I'm lost here.  A couple of the Board members asked me not to resign.
Thanks for the confidence you put in me, but I have some problems with
this.  Of the three people I asked to resign, only Nils answered and
agreed.  It should be noted that Nils already stated his wish to
resign beforehand, due to his own anticipated time constraints.
Neither Wichert nor Ian even raised a word.

I don't see how SPI can work properly without a functioning Secretary
and Board members who are too busy to make it even to the meetings.
If those people wish to work on SPI matters and if their input is
valuable, they should rather act as formal advisor, so SPI doesn't
suffer from their overload but can benefit from their input.

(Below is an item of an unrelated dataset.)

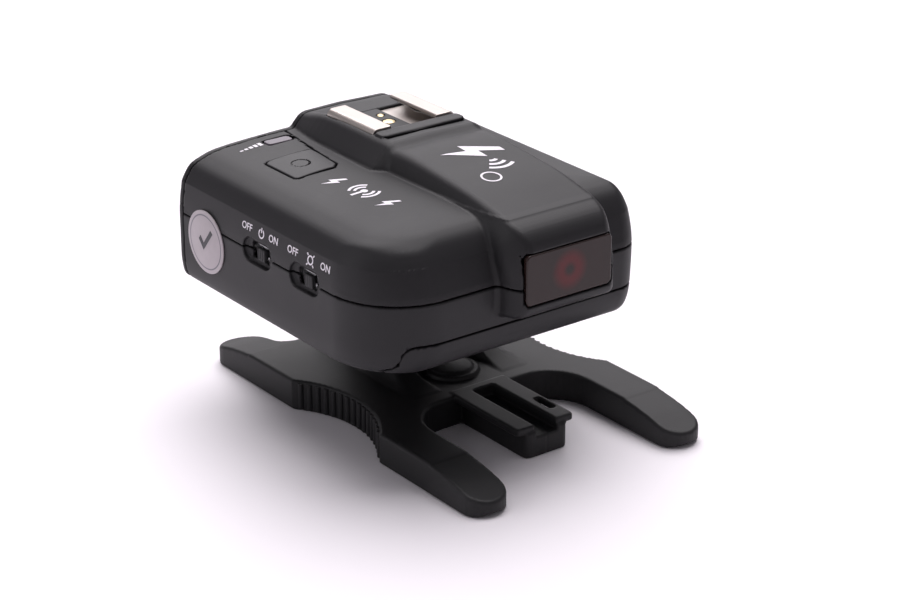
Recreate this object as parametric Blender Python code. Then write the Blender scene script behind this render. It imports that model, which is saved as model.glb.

Without Wichert and Ian resign, there is another way to "solve" this
problem.  Article seven of the by-laws says:

   A director may be removed when sufficient cause exists for such
   removal. The Board of Directors may entertain charges against any
   director. A director may be represented by counsel upon any removal
   hearing. The Board of Directors shall adopt such rules as it may in
   its discretion consider necessary for the best interests of the
   organization, for this hearing.

This seems to me that it's rather difficult to get rid of Board
members, especially since mail votes are anticipated to fail (since
that person can vote NO and the resolution to remove the person from
the Board fails), and meetings doen't seem to take place currently.

So to the interested audience: How would you like to proceed to get
SPI out of this desaster?

-- 
The only stupid question is the unasked one.